Que o modelo de sociedade brasileira almejada quando da colonização era o homem como líder, protagonista e detentor do poder, conferindo à mulher um status de mero acessório, resultando nos dados de violência contra a mulher que ainda hoje são assustadores, a gente já sabe.
Mas de que mulheres nós estamos falando? Essa mulher vista como acessório e coadjuvante era a mulher não negra. A mulher negra, apesar de, sim, ser uma mulher, não era vista como tal, mas apenas como "uma negra". O significa que, apesar de toda mulher sofrer com a discriminação de gênero, a mulher negra ainda padece da discriminação de raça, o que a coloca até hoje em posição de dupla vulnerabilidade.
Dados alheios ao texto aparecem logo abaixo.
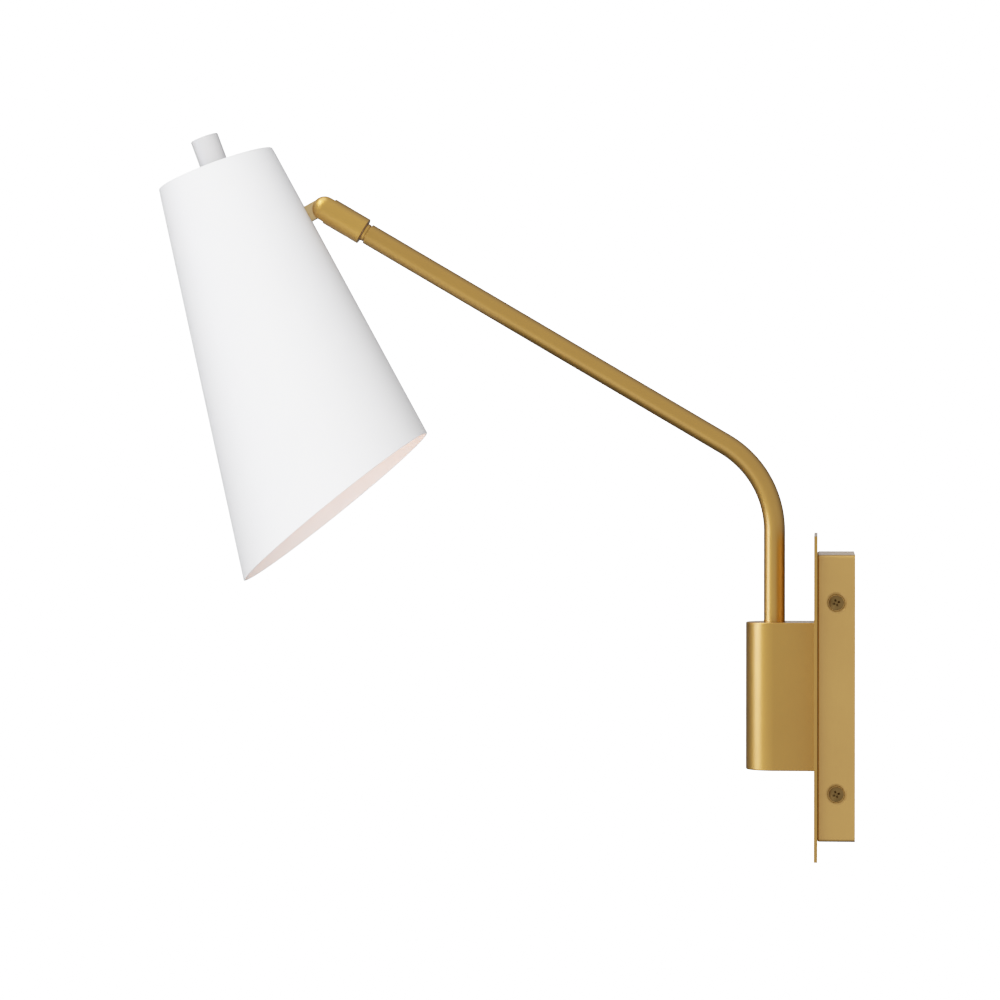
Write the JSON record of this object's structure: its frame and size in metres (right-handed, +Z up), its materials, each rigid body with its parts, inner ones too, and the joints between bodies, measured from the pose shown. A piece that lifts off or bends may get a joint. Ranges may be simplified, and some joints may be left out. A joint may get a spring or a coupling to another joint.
{
  "type": "swing arm wall sconce",
  "caption": "Wall lamp with a bent tube arm that swings on a round-fronted block, and a tilting cone shade with a slanted mouth.",
  "frame": {"origin": "on the wall, midway between the bracket's two junction box slots", "axes": "+Z up, +Y into the wall, so the lamp reaches out along -Y; +X to the side that shows the lamp's profile"},
  "size_m": [0.1344, 0.4177, 0.4315],
  "materials": {
    "brass": "brushed and lacquered",
    "shade_white": "white powder coat",
    "knob_white": "white powder coat",
    "plated_steel": "zinc plated",
    "brass_screw": "antique brass",
    "bearing_plastic": "natural nylon",
    "fibre": "fibre",
    "rubber": "matt",
    "cable_sheath": "smooth sheath",
    "lead_sleeve": "smooth insulation",
    "wire_nut": "moulded",
    "ground_green": "green plated",
    "phenolic": "phenolic",
    "ceramic": "glazed ceramic",
    "contact_brass": "bright",
    "lamp_cap": "bright",
    "lamp_white": "moulded",
    "lamp_globe": "frosted, lit from inside"
  },
  "bodies": {
    "wall_mount": {"wall_bracket": "plated_steel", "back_box": "brass", "wall_plate": "brass", "side_screws": "brass_screw", "pivot_block": "brass", "block_screws": "plated_steel", "upper_bushing": "bearing_plastic", "lower_bushing": "bearing_plastic", "stop_pin": "plated_steel", "plate_grommet": "rubber", "wall_cable": "cable_sheath", "lead_wires": "lead_sleeve", "wire_nuts": "wire_nut", "ground_screw": "ground_green"},
    "arm": {"arm_tube": "brass", "arm_spindle": "plated_steel", "spring_washer": "plated_steel", "stop_washer": "plated_steel", "spindle_nut": "plated_steel", "arm_end_fitting": "brass", "arm_cable": "cable_sheath"},
    "knuckle": {"swivel_washer": "fibre", "knuckle": "brass", "swivel_screw": "plated_steel", "tilt_screw": "brass_screw", "tilt_washers": "fibre", "knuckle_leads": "lead_sleeve"},
    "head": {"tongue": "brass", "stem_washer": "plated_steel", "stem_nut": "plated_steel", "shade": "shade_white", "switch_body": "phenolic", "switch_nut": "plated_steel", "socket_bracket": "plated_steel", "socket_screws": "plated_steel", "socket_cap": "phenolic", "socket_body": "phenolic", "socket_insulator": "ceramic", "screw_shell": "contact_brass", "centre_contact": "contact_brass", "bulb_base": "lamp_cap", "bulb_housing": "lamp_white", "bulb_globe": "lamp_globe", "head_leads": "lead_sleeve"},
    "knob": {"switch_shaft": "plated_steel", "knob": "knob_white"}
  },
  "joints": [
    {"name": "arm_swing", "type": "hinge", "parent": "wall_mount", "child": "arm", "pos_m": [0, -0.0476, 0], "axis": [0, 0, 1], "range_deg": [-80, 80]},
    {"name": "head_twist", "type": "hinge", "parent": "arm", "child": "knuckle", "pos_m": [0, -0.29394, 0.2766], "axis": [0, -0.8616, 0.5075], "range_deg": [-90, 90]},
    {"name": "head_tilt", "type": "hinge", "parent": "knuckle", "child": "head", "pos_m": [0, -0.31944, 0.29163], "axis": [1, 0, 0], "range_deg": [-90, 30]},
    {"name": "knob_turn", "type": "hinge", "parent": "head", "child": "knob", "pos_m": [0, -0.38371, 0.31479], "axis": [0, -0.3502, 0.9367], "range_deg": [-270, 0]}
  ]
}
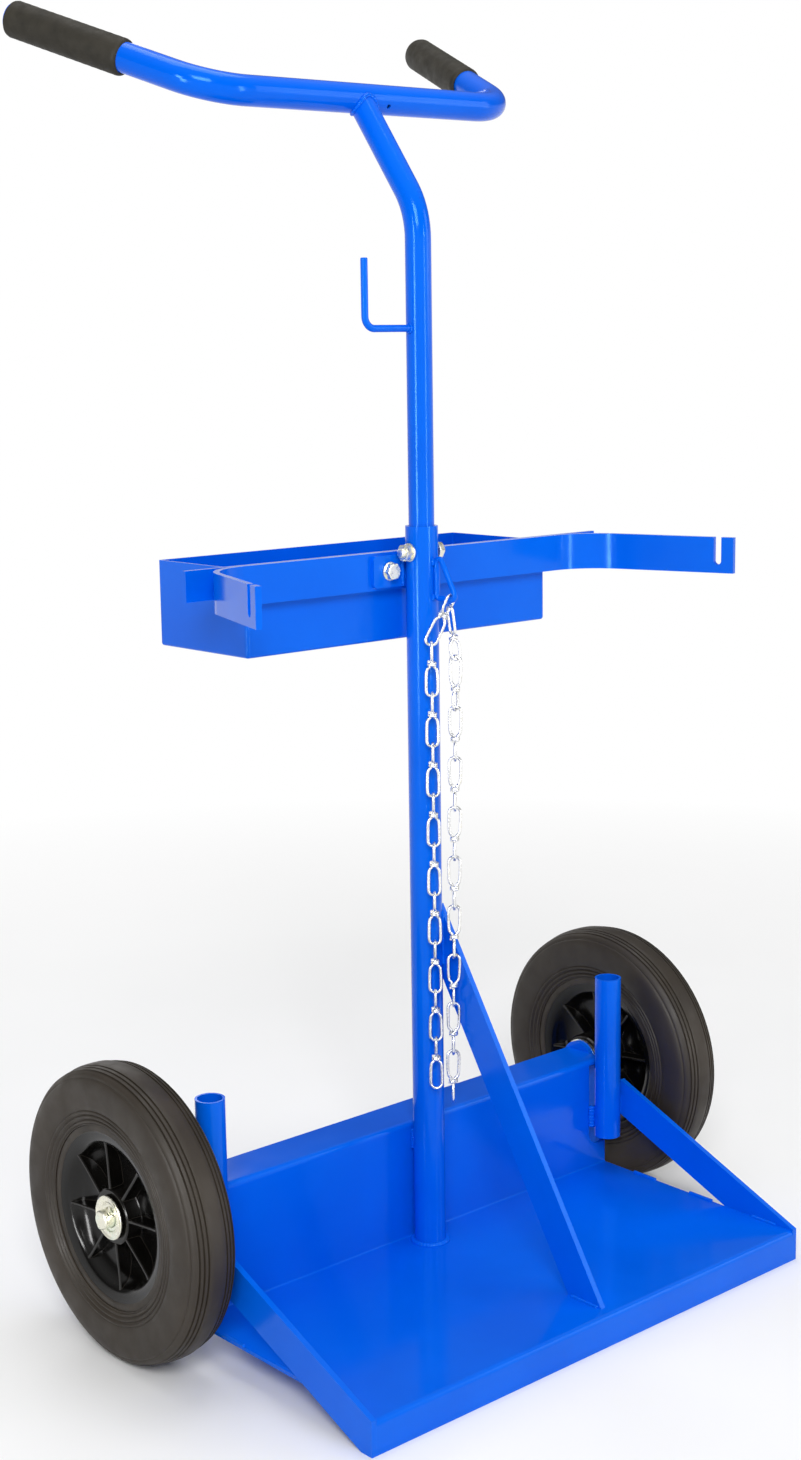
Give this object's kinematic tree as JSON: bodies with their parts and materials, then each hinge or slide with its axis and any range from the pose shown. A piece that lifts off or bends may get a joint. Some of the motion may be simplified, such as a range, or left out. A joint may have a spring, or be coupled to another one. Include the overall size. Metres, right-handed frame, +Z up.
{
  "type": "oxy acetylene torch cart",
  "caption": "Two-wheeled upright cart for two gas cylinders: toe plate, mast with handlebar, retaining arm with chain, tool tray, hose hook and filler rod tubes.",
  "frame": {"origin": "on the floor, at the centre of the overall footprint", "axes": "+Z up; the toe plate and lip face -Y, the grips point to +Y; +X along the axle to the right of someone standing behind the grips looking at the toe plate is -X"},
  "size_m": [0.634, 0.4707, 1.1155],
  "materials": {
    "frame_paint": "glossy blue powder coat",
    "zinc_fasteners": "yellowish zinc plate",
    "chain_zinc": "bright zinc plate",
    "grip_rubber": "satin moulded rubber",
    "tyre_rubber": "satin, ribbed",
    "rim_plastic": "gloss black moulding",
    "bush_plastic": "natural nylon"
  },
  "bodies": {
    "frame": {"base_plate": "frame_paint", "left_stay": "frame_paint", "right_stay": "frame_paint", "centre_brace": "frame_paint", "mast_tube": "frame_paint", "handle_stem": "frame_paint", "handlebar": "frame_paint", "left_rod_tube": "frame_paint", "right_rod_tube": "frame_paint", "left_axle_bracket": "frame_paint", "right_axle_bracket": "frame_paint", "hose_hook": "frame_paint", "retaining_arm": "frame_paint", "hanger_bar": "frame_paint", "tool_tray": "frame_paint", "mast_tab": "frame_paint", "frame_welds": "frame_paint", "left_grip": "grip_rubber", "right_grip": "grip_rubber", "tab_bolt": "zinc_fasteners", "tab_nut": "zinc_fasteners", "tab_washers": "zinc_fasteners", "mast_bolt": "zinc_fasteners", "mast_nut": "zinc_fasteners", "mast_washers": "zinc_fasteners", "axle": "zinc_fasteners", "left_inner_washer": "zinc_fasteners", "right_inner_washer": "zinc_fasteners", "left_outer_washer": "zinc_fasteners", "right_outer_washer": "zinc_fasteners", "left_split_pin": "zinc_fasteners", "right_split_pin": "zinc_fasteners", "chain_eye": "frame_paint"},
    "left_wheel": {"left_rim": "rim_plastic", "left_tyre": "tyre_rubber", "left_wheel_bush": "bush_plastic"},
    "right_wheel": {"right_rim": "rim_plastic", "right_tyre": "tyre_rubber", "right_wheel_bush": "bush_plastic"},
    "chain_top": {"chain_top_link": "chain_zinc"},
    "chain_left_a": {"chain_left_upper": "chain_zinc"},
    "chain_left_b": {"chain_left_middle": "chain_zinc"},
    "chain_left_c": {"chain_left_lower": "chain_zinc"},
    "chain_right_a": {"chain_right_upper": "chain_zinc"},
    "chain_right_b": {"chain_right_middle": "chain_zinc"},
    "chain_right_c": {"chain_right_lower": "chain_zinc"}
  },
  "joints": [
    {"name": "left_wheel_spin", "type": "hinge", "parent": "frame", "child": "left_wheel", "pos_m": [-0.29, 0.0255, 0.125], "axis": [1, 0, 0], "continuous": true},
    {"name": "right_wheel_spin", "type": "hinge", "parent": "frame", "child": "right_wheel", "pos_m": [0.29, 0.0255, 0.125], "axis": [1, 0, 0], "continuous": true},
    {"name": "chain_top_swing", "type": "hinge", "parent": "frame", "child": "chain_top", "pos_m": [0.002, -0.0575, 0.611], "axis": [0, 1, 0], "range_deg": [0, 25]},
    {"name": "chain_left_swing", "type": "hinge", "parent": "chain_top", "child": "chain_left_a", "pos_m": [-0.01028, -0.04671, 0.57257], "axis": [-0.7513, 0.66, 0], "range_deg": [-0.4, 50]},
    {"name": "chain_left_bend", "type": "hinge", "parent": "chain_left_a", "child": "chain_left_b", "pos_m": [-0.01028, -0.04671, 0.44448], "axis": [0.66, 0.7513, 0], "range_deg": [0, 50]},
    {"name": "chain_left_end_swing", "type": "hinge", "parent": "chain_left_b", "child": "chain_left_c", "pos_m": [-0.01028, -0.04671, 0.31067], "axis": [-0.7513, 0.66, 0], "range_deg": [-0.4, 60]},
    {"name": "chain_right_swing", "type": "hinge", "parent": "chain_top", "child": "chain_right_a", "pos_m": [0.00171, -0.05617, 0.60642], "axis": [-0.9659, 0.2588, 0], "range_deg": [-0.4, 5]},
    {"name": "chain_right_bend", "type": "hinge", "parent": "chain_right_a", "child": "chain_right_b", "pos_m": [0.00422, -0.05911, 0.4758], "axis": [-0.7513, 0.66, 0], "range_deg": [-0.4, 50]},
    {"name": "chain_right_end_swing", "type": "hinge", "parent": "chain_right_b", "child": "chain_right_c", "pos_m": [0.00272, -0.05779, 0.34486], "axis": [-0.7513, 0.66, 0], "range_deg": [-0.4, 60]}
  ]
}
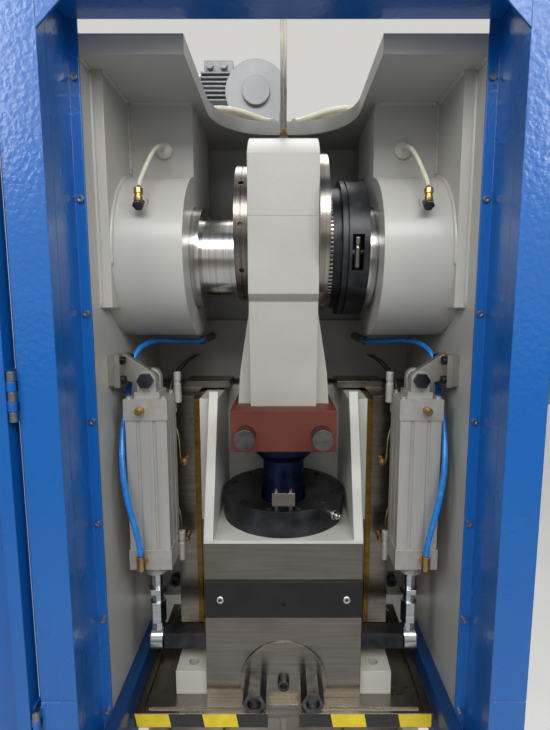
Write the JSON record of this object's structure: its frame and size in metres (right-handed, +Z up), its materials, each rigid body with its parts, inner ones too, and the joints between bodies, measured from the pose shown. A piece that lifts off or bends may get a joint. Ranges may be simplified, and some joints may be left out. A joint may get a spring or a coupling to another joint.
{
  "type": "mechanical stamping press",
  "caption": "Crank-driven stamping press: eccentric shaft with a toothed stroke-setting bush, connecting rod, guided slide, counterbalance cylinders and a sheet metal front cover.",
  "frame": {"origin": "on the floor under the crankshaft axis, in the middle of the frame from left to right", "axes": "+X to the operator's right along the crankshaft, +Y away from the operator, +Z up"},
  "size_m": [1.6, 1.0665, 2.522],
  "materials": {
    "painted_metal_grey": "satin",
    "painted_metal_blue": "orange peel gloss",
    "painted_metal_motor": "satin",
    "machined_steel": "machined",
    "polished_steel": "polished",
    "blackened_steel": "black oxide",
    "bracket_steel": "zinc",
    "red_oxide": "primer",
    "blue_black": "blued",
    "bronze": "machined",
    "brass": "satin",
    "cream_plastic": "satin",
    "cream_paint": "satin",
    "aluminium": "anodised",
    "blue_tube": "gloss",
    "cast_iron": "cast and turned",
    "rubber": "matt"
  },
  "bodies": {
    "frame": {"side_plate_left": "painted_metal_grey", "side_plate_right": "painted_metal_grey", "crown_plate": "painted_metal_grey", "rear_plate": "painted_metal_grey", "bearing_box_left": "painted_metal_grey", "bearing_box_right": "painted_metal_grey", "bed": "painted_metal_grey", "bolster_plate": "machined_steel", "levelling_feet": "blackened_steel", "cover_left": "painted_metal_blue", "cover_right": "painted_metal_blue", "cover_header": "painted_metal_blue", "cover_apron": "painted_metal_blue", "cover_screws": "machined_steel", "guide_rail_left": "machined_steel", "guide_rail_right": "machined_steel", "guide_liners": "bronze", "frame_screws": "blackened_steel", "grease_nipples": "brass", "main_bearings": "bronze", "seal_rings": "machined_steel", "oil_pipes": "cream_plastic", "cylinder_barrels": "aluminium", "drive_belts": "rubber", "cylinder_caps": "aluminium", "cylinder_brackets": "bracket_steel", "air_elbows": "brass", "air_tubes": "blue_tube", "gear_motor": "painted_metal_motor", "hose_bundles": "cream_plastic", "hose_guide": "blackened_steel", "main_motor": "painted_metal_motor", "guard": "painted_metal_blue", "door_hinges": "machined_steel"},
    "crank": {"crankshaft": "machined_steel", "stroke_bush": "polished_steel", "locking_ring": "machined_steel", "toothed_ring": "blackened_steel", "slotted_nut": "blackened_steel", "clutch_hub": "cast_iron"},
    "rod": {"conrod": "painted_metal_grey", "conrod_cap": "painted_metal_grey", "clamp_block": "red_oxide", "clamp_bolts": "blackened_steel", "ball_spindle": "blue_black", "conrod_tubes": "cream_plastic"},
    "ram": {"slide": "machined_steel", "ball_retainer": "blackened_steel", "retainer_screws": "blackened_steel", "lock_block": "machined_steel", "front_strip": "blackened_steel", "shank_clamp": "machined_steel", "clamp_nuts": "blackened_steel", "ram_plate": "machined_steel", "stop_blocks": "cream_paint", "lift_bars": "blackened_steel", "piston_rods": "machined_steel"},
    "door_leaf": {"door": "painted_metal_blue"},
    "wheel": {"flywheel": "cast_iron"},
    "pulley": {"motor_pulley": "cast_iron"}
  },
  "joints": [
    {"name": "crank_turn", "type": "hinge", "parent": "frame", "child": "crank", "pos_m": [0, 0, 1.95], "axis": [1, 0, 0], "range_deg": [0, 180]},
    {"name": "conrod_pivot", "type": "hinge", "parent": "crank", "child": "rod", "pos_m": [0, 0, 1.994], "axis": [1, 0, 0], "range_deg": [-180, 0]},
    {"name": "slide_travel", "type": "slide", "parent": "frame", "child": "ram", "axis": [0, 0, 1], "range_m": [-0.0881, 0]},
    {"name": "flywheel_spin", "type": "hinge", "parent": "frame", "child": "wheel", "pos_m": [0.43, 0, 1.95], "axis": [1, 0, 0], "continuous": true},
    {"name": "motor_pulley_spin", "type": "hinge", "parent": "frame", "child": "pulley", "pos_m": [0.43, 0.66, 1.42], "axis": [1, 0, 0], "continuous": true},
    {"name": "door_swing", "type": "hinge", "parent": "frame", "child": "door_leaf", "pos_m": [-0.372, -0.296, 1.2], "axis": [0, 0, 1], "range_deg": [0, 180]}
  ],
  "couplings": [
    {"joint": "conrod_pivot", "follows": "crank_turn", "ratio": -1},
    {"joint": "slide_travel", "follows": "crank_turn", "m_per_rad": -0.02801},
    {"joint": "motor_pulley_spin", "follows": "flywheel_spin", "ratio": 4.459}
  ]
}
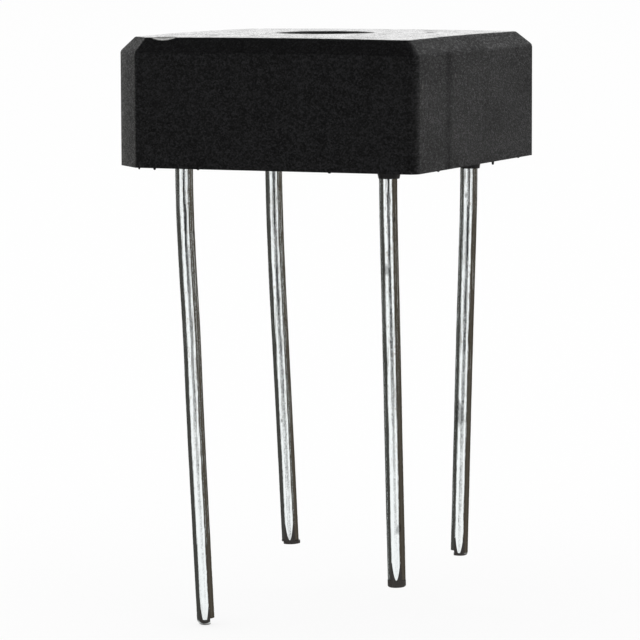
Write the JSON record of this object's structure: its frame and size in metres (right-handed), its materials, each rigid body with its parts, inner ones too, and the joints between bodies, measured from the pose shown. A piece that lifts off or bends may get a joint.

Assim, não é aceitável que se fale em violência contra a mulher sem que o racismo esteja na mesma mesa.
Nesta semana foi noticiada a prisão de um homem branco que teria ceifado a vida de sua namorada, uma mulher negra que estava grávida. Segundo a polícia, ela se recusou a fazer um aborto, e ele não aceitava ter um filho que tivesse características negras.
Trata-se de um evidente caso de feminicídio motivado pelo racismo, mas igualmente nos traz um alerta sobre o quanto esse discurso universal que enfrenta a violência contra a mulher reduz o alcance de políticas públicas que protejam de fato todas as mulheres e não apenas uma parte delas.
Os dados do Fórum de Segurança Pública disponibilizados neste mês demonstram que, por mais um ano, as mulheres que mais foram mortas por feminicídio (61,1%), violentadas (45%), estupradas (56,8%) e assediadas (49,1%) foram as mulheres negras, demonstrando a ausência de recorte racial na mesa que fomenta a política pública de prevenção da violência contra a mulher.
Enquanto a dupla vulnerabilidade da mulher negra continuar fora do debate de gênero, as estatísticas continuarão inalteráveis. É como disse a autora negra Sojourner Truth: "E eu? Eu não sou uma mulher?".